The Samajwadi Party’s Deepak Kumar and the Bahujan Samaj Party’s Brajesh Pathak, who is now with the BJP and holds the post of Uttar Pradesh deputy chief minister, won the Unnao seat in the 1999 and the 2004 elections, respectively.
Vipin Trivedi, who teaches political science in a degree college, said Unnao politics underwent a change from 1991 onwards and communities along the Ganga became electorally dominant.
These communities sided with the BJP for three elections and supported Devi Bux Singh but unexpectedly backed SP’s Deepak Kumar, a Nishad, in 1999 when Atal Bihari Vajpayee formed the BJP-led government at the Centre. Similarly, the communities became a vital cog in BSP’s social engineering to bring Brahmins and backward communities together.
“The departure of Lodhi leaders like Kalyan Singh and Sakshi Maharaj from the BJP about two decades ago (both returned to the party later) clearly had an impact on the Ganga communities and their voting behaviour changed,” said Trivedi.
The experiment was a success in Unnao where, in 2004, Pathak became the first Brahmin since Krishna Dev Tripathi in 1971 to win this seat.

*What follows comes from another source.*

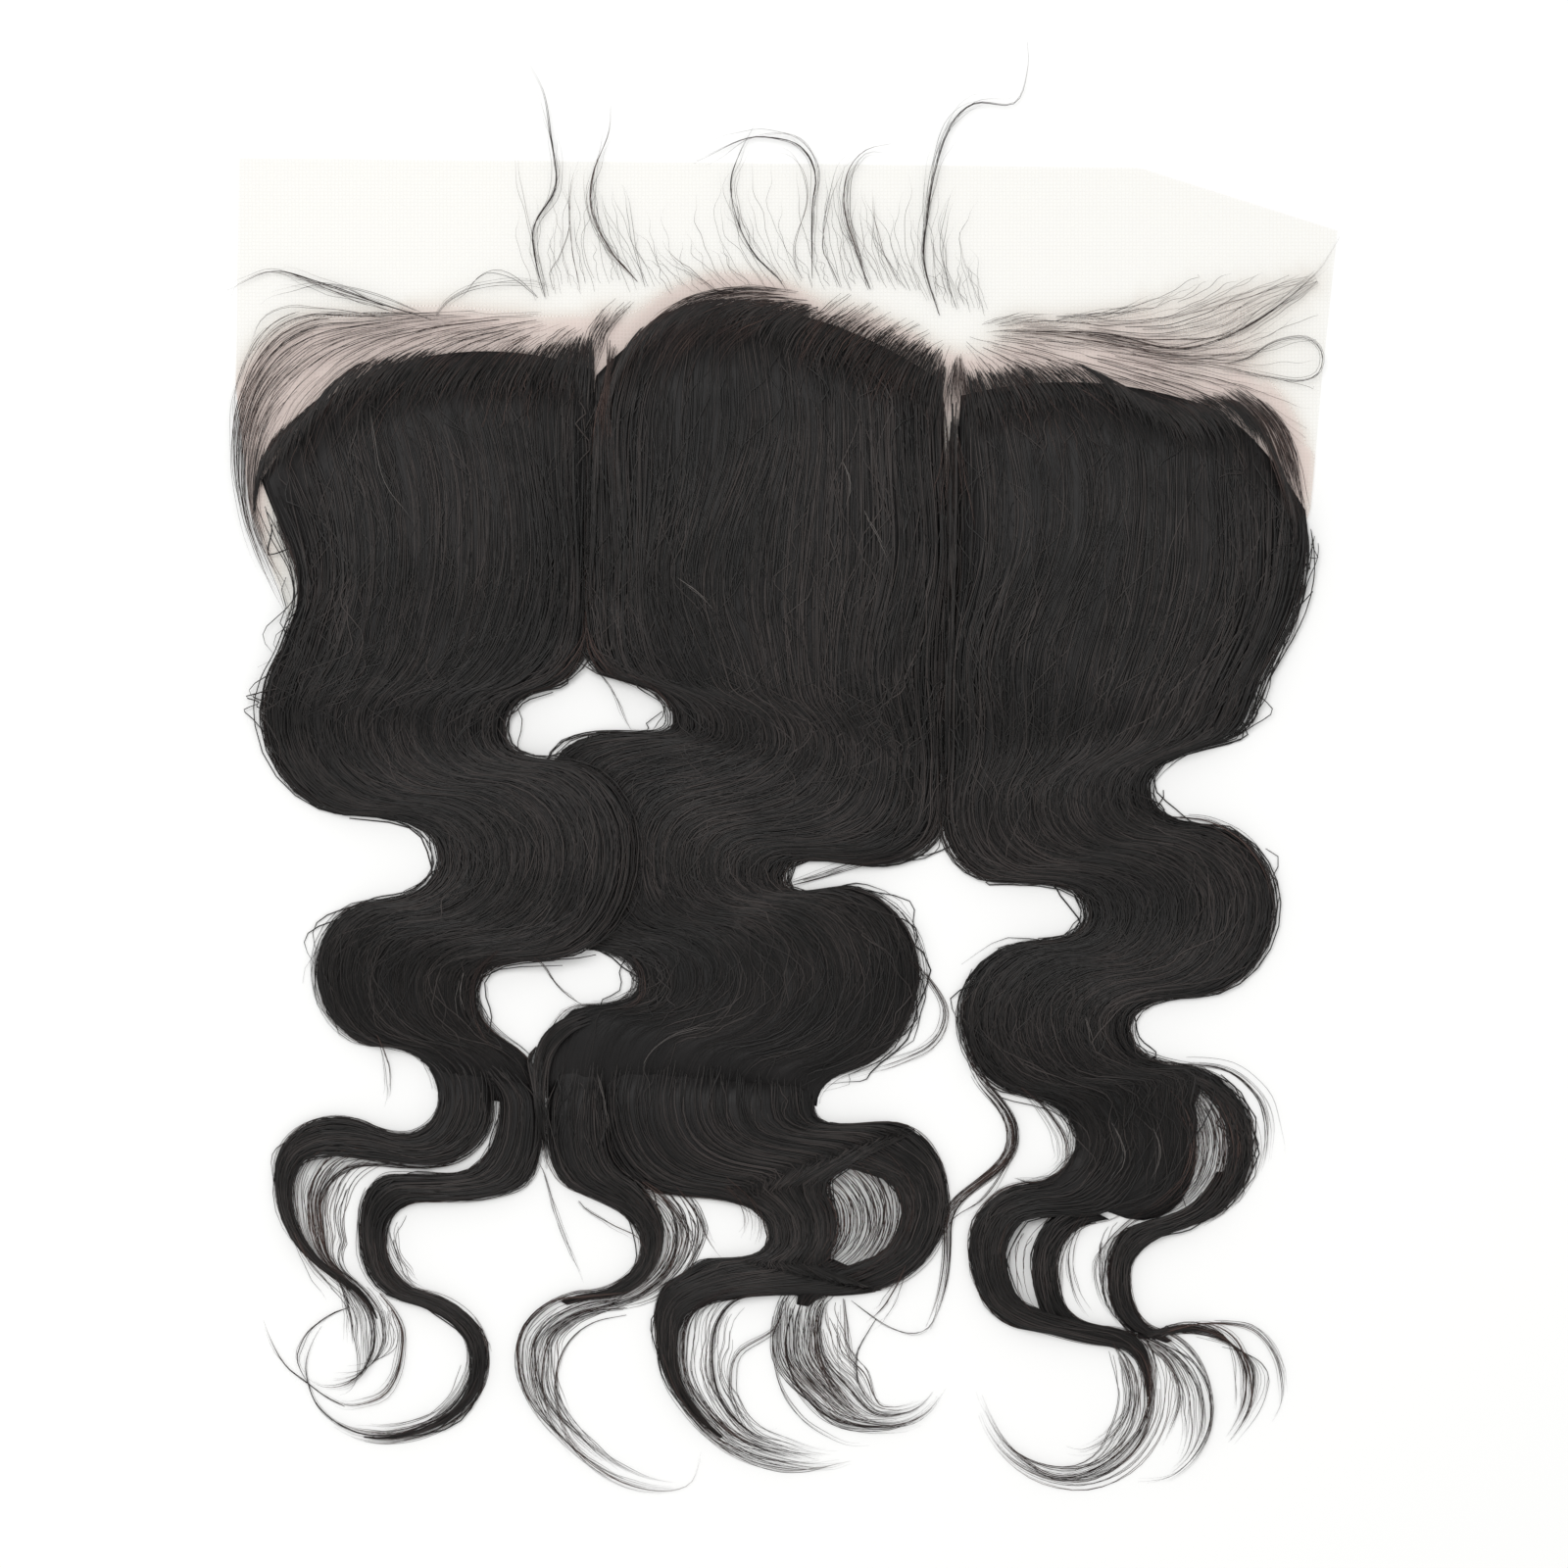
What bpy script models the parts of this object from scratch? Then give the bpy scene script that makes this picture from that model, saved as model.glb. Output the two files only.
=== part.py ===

In 2009, the communities responded to Annu Tandon working with them through a family-controlled trust infused with corporate culture, which allowed effective engagement.
Before contesting in Unnao, Sakshi Maharaj had been an MP thrice, once from Mathura in 1991 and twice from Farrukhabad.
Fielded by the BJP from Unnao in 2014, he focused heavily on these communities, which were divided between the SP and the BSP.